Anti-Slavery Reporter. A Periodical, Containing Justice and Expediency; or, Slavery considered with a view to its rightful and effectual remedy, Abolition [...] Vol. I, No. 4 September, 1833

Author: WHITTIER, John G. [Greenleaf]
Title: Anti-Slavery Reporter. A Periodical, Containing Justice and Expediency; or, Slavery considered with a view to its rightful and effectual remedy, Abolition [...] Vol. I, No. 4 September, 1833
Publication: New York: Anti-Slavery Reporter, 1833
Edition: First Edition thus

Description: Sewn binding. Octavo, pp. [49]-63 [blank]. Mis-paginated on the first few leaves, as in other known copies, but complete. In the publisher's side-sewn string-bound self-wrappers, very good, with a faint, if evident dampstain throughout, but with only negligible foxing; quite well-preserved. Recruited by William Lloyd Garrison, Whittier took up the cause of abolition in 1833 with the publication of Justice and Expediency, "a closely reasoned and carefully documented attack on the Colonization Society.

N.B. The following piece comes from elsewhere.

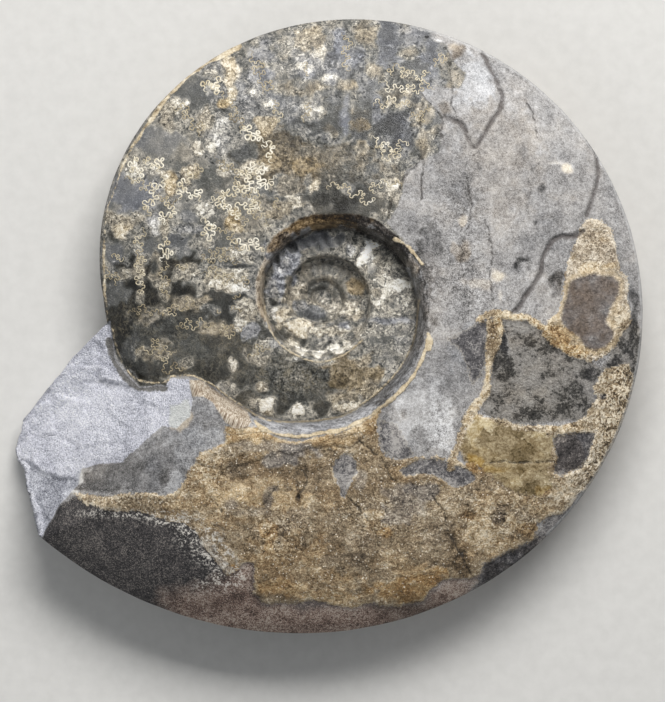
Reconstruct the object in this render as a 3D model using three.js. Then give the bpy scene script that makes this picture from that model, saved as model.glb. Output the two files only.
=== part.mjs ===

Widely supported by Northern and Southern churches, the Colonization Society was a conservative reform group that proposed to resolve the issue of slavery by sending American blacks, both slave and free, back to Africa." Henry Clay was one of the leaders of the Society. On the strength of Whittier's pamphlet, he was chosen to be a delegate at the Philadelphia Convention of 1833 which founded the American Anti-Slavery Society. He would later state: "I set a higher value on my name as appended to the Anti-Slavery Declaration of 1833 than on the title-page of any book." (Poetry Foundation). Whittier devoted himself to the cause of abolition for the next twenty years. Justice and Expediency, however, destroyed Whittier's political ambitions, his call for immediate emancipation alienating both Northern businessmen and Southern slaveholders. Whittier was a founding member of the American Anti-Slavery Society and signed the Anti-Slavery Declaration in 1833. Initially published by Whittier in his hometown of Haverhill, MA a few months earlier for private circulation, this is the first appearance of his withering attack on slavery which would have been available to the wider public, representing one of the earliest explicit calls for abolition by a mainstrean white writer. See BAL 21681 for the Haverhill edition. Very good.